--- PROVIDED DATA ---
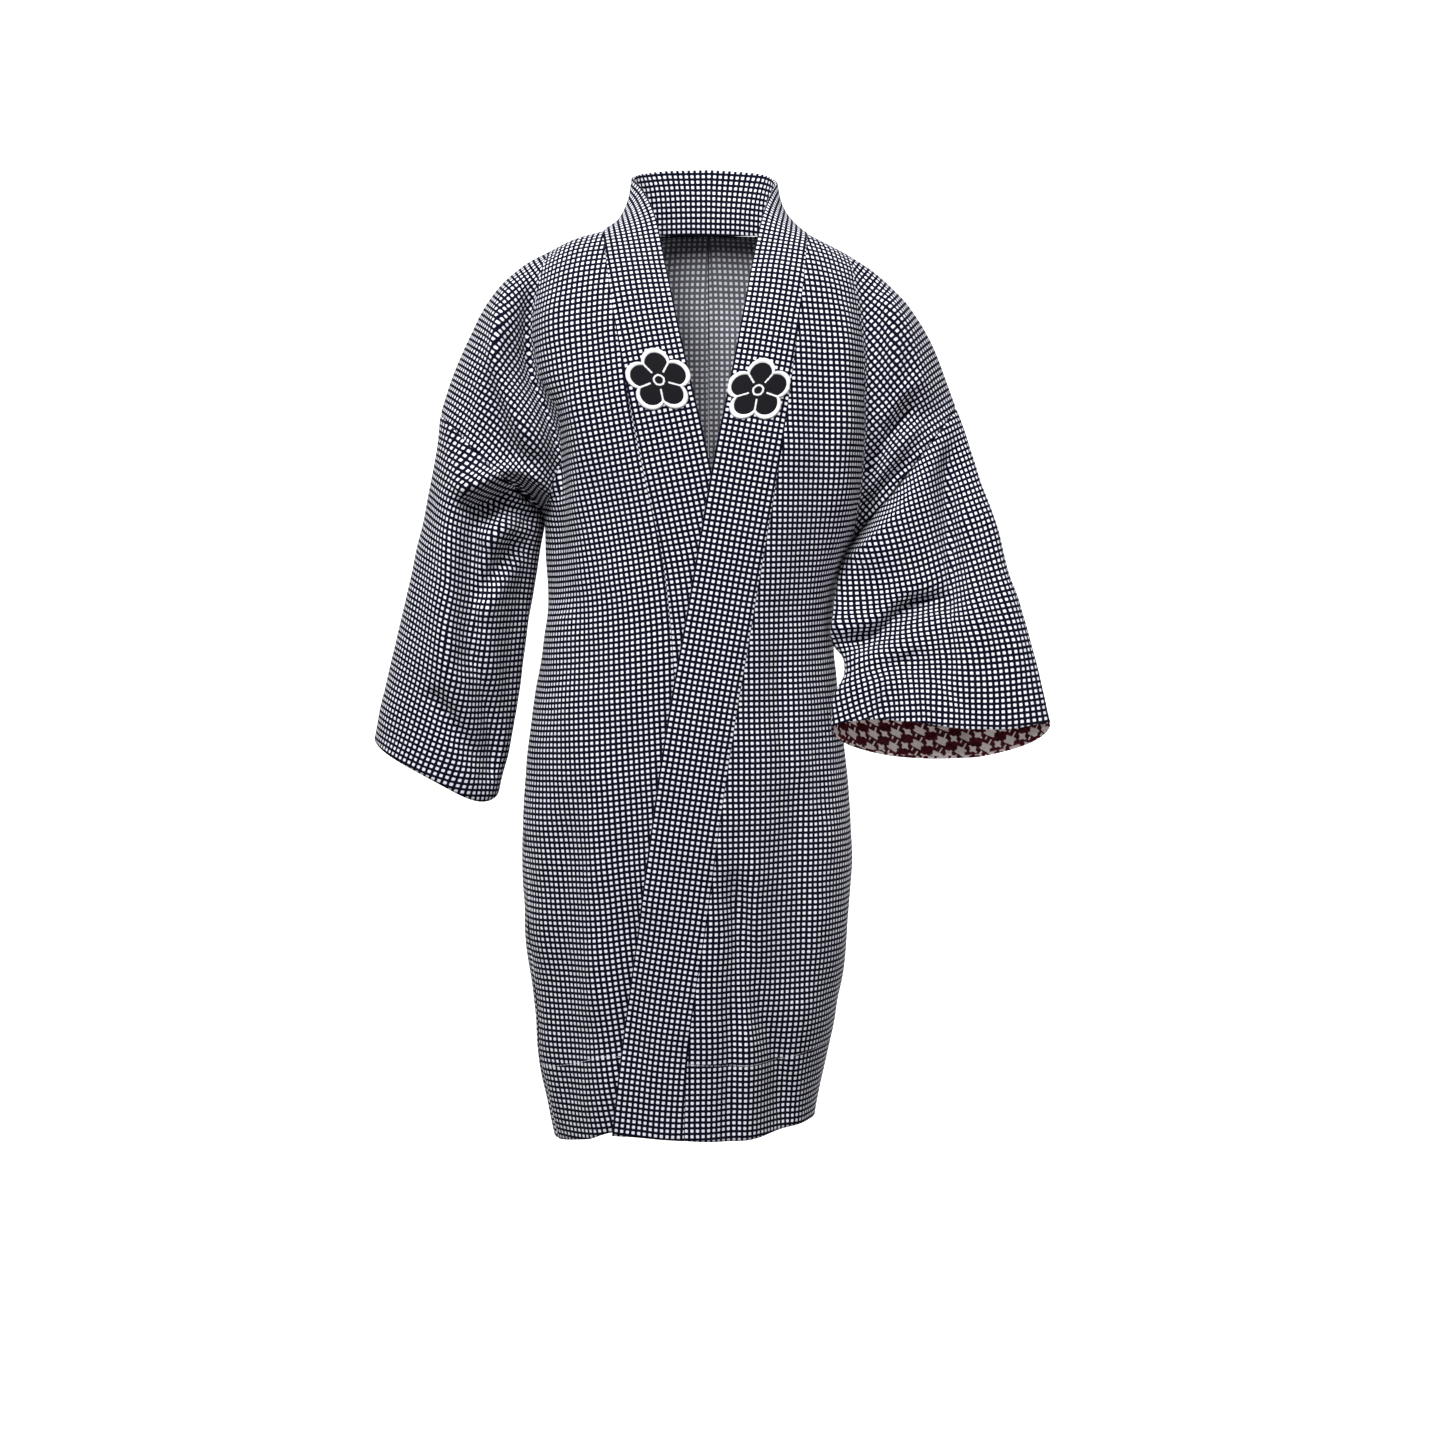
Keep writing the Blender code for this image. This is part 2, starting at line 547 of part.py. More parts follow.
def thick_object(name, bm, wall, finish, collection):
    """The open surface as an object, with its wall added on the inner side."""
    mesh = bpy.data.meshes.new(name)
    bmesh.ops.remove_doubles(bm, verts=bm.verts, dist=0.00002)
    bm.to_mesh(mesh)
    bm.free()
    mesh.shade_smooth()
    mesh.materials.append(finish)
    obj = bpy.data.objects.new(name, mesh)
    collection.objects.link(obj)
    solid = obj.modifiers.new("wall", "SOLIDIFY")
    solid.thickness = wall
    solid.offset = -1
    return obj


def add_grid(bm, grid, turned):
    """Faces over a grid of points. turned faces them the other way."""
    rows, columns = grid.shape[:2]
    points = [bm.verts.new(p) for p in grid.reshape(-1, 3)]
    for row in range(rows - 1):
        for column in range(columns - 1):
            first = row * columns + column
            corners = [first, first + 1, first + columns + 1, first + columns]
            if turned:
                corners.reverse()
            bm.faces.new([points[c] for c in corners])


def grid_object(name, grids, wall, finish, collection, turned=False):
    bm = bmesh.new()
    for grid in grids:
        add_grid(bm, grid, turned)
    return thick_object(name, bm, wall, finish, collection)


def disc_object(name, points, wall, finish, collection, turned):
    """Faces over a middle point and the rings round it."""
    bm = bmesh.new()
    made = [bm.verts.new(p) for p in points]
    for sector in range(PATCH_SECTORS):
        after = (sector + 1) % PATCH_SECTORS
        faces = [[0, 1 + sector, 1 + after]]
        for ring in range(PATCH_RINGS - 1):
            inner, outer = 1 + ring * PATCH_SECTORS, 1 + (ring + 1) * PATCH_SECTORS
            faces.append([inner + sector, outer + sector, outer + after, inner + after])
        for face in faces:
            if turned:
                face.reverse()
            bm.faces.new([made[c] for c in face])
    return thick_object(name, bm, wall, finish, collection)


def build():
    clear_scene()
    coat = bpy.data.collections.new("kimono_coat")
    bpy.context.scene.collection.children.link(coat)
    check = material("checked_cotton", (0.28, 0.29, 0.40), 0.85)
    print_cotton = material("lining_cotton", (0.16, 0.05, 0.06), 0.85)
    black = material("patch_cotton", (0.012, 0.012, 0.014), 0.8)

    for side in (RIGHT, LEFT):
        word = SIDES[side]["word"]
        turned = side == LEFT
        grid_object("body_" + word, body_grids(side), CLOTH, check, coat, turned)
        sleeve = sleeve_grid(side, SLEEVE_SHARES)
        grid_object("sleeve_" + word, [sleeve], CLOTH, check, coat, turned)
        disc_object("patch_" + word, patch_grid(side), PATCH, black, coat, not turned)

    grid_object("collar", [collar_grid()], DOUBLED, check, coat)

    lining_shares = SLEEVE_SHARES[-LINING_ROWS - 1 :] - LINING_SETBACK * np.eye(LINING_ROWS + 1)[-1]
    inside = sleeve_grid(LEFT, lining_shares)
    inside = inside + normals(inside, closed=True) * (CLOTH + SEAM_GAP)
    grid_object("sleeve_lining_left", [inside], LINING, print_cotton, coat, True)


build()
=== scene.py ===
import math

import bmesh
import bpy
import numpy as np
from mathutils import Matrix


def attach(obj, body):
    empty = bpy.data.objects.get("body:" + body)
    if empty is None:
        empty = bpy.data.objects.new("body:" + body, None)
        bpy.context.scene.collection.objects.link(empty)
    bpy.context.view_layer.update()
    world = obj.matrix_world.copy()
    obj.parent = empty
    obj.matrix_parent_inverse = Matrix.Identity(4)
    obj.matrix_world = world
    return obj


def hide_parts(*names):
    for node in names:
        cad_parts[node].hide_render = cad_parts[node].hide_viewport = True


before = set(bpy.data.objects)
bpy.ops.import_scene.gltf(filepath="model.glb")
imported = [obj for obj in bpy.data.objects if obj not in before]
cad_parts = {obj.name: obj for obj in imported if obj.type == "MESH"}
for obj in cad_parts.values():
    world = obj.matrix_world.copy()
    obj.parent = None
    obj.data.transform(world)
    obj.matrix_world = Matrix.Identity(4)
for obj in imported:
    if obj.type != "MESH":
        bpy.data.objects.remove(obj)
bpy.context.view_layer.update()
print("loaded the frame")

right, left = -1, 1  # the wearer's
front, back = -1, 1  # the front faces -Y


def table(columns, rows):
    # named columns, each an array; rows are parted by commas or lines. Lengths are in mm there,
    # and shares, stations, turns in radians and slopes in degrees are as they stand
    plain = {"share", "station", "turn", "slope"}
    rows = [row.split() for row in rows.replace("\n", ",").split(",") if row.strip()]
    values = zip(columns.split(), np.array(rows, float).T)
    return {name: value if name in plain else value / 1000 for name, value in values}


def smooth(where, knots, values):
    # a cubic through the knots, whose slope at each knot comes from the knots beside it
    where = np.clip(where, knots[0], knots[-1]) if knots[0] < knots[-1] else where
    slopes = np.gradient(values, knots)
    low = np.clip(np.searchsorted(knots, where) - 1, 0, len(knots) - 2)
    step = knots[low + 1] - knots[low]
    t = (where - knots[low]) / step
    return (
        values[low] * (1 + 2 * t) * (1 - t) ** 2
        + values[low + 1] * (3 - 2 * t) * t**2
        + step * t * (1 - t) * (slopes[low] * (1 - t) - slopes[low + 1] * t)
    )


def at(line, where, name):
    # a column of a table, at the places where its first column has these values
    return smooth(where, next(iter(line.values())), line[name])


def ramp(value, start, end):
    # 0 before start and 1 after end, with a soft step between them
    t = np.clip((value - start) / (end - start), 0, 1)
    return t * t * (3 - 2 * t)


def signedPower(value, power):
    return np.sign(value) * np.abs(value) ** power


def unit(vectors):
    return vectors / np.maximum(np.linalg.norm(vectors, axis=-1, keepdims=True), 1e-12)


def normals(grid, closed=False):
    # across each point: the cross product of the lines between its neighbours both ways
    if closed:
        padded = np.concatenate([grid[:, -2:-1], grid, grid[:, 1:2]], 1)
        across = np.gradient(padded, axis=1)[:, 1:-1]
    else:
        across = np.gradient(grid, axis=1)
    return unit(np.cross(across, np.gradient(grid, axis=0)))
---
--- PROVIDED DATA ---
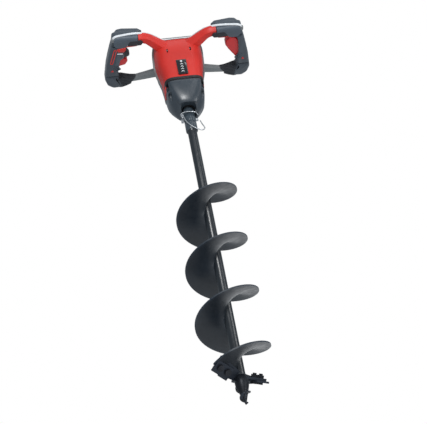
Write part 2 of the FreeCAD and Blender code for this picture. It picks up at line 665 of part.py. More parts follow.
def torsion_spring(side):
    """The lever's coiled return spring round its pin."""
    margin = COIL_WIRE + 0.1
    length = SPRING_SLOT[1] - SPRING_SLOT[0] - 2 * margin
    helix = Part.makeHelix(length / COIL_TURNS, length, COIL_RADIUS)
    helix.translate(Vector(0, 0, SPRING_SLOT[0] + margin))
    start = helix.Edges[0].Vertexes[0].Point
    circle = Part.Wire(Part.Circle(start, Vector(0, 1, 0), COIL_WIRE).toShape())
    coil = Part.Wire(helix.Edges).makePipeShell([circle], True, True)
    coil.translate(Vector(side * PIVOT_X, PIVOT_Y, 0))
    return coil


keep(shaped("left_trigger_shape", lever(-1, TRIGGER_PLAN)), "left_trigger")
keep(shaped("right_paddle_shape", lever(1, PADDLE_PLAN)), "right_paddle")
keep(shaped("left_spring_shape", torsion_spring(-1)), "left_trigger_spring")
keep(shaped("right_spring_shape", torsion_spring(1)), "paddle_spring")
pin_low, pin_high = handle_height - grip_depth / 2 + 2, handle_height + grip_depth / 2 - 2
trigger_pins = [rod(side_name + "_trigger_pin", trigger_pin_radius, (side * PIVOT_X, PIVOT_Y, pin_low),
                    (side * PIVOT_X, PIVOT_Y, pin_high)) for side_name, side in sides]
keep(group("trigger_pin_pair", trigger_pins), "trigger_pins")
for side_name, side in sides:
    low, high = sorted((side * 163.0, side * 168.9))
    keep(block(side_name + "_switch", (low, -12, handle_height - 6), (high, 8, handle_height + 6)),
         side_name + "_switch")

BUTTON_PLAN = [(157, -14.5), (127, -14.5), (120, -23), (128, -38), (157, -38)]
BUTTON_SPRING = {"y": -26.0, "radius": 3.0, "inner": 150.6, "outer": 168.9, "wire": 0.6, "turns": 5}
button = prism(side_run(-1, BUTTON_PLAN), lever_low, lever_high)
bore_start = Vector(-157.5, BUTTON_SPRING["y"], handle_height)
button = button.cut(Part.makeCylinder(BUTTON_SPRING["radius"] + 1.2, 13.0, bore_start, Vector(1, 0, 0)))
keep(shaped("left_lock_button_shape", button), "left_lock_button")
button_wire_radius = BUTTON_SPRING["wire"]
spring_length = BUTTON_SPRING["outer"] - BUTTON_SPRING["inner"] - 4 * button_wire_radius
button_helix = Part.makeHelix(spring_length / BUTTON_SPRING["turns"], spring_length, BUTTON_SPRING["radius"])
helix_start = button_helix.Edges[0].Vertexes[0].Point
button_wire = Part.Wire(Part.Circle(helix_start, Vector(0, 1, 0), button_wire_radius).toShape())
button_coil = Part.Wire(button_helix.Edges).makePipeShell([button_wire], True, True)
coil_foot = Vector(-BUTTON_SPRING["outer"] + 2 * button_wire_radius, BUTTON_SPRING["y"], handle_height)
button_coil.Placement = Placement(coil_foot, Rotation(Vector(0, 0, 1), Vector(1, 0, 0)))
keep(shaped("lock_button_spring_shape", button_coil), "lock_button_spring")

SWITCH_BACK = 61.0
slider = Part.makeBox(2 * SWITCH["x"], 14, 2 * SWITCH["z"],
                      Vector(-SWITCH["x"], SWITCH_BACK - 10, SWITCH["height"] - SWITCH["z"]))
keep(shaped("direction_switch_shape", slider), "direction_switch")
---
--- PROVIDED DATA ---
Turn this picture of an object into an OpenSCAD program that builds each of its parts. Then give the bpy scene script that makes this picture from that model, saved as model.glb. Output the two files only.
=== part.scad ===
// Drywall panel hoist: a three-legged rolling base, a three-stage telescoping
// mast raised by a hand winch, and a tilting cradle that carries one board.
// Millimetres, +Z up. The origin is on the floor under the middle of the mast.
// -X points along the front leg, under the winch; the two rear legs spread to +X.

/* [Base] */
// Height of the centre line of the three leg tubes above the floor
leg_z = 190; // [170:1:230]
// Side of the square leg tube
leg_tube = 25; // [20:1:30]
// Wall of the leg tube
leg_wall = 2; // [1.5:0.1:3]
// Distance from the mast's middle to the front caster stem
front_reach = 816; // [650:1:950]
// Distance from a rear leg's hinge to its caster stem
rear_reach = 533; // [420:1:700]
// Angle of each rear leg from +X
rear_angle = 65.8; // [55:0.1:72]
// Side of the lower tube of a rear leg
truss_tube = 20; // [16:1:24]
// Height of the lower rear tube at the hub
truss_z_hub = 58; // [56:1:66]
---
**EXERCISE DESCRIPTION:**
Using the entries above, return exactly the lines from the line with "lining_shares = SLEEVE_SHARES[-LINING_ROWS" to the line with "if empty is", counting both of those lines.

**RESULT OF THE TASK:**
    lining_shares = SLEEVE_SHARES[-LINING_ROWS - 1 :] - LINING_SETBACK * np.eye(LINING_ROWS + 1)[-1]
    inside = sleeve_grid(LEFT, lining_shares)
    inside = inside + normals(inside, closed=True) * (CLOTH + SEAM_GAP)
    grid_object("sleeve_lining_left", [inside], LINING, print_cotton, coat, True)


build()
=== scene.py ===
import math

import bmesh
import bpy
import numpy as np
from mathutils import Matrix


def attach(obj, body):
    empty = bpy.data.objects.get("body:" + body)
    if empty is None:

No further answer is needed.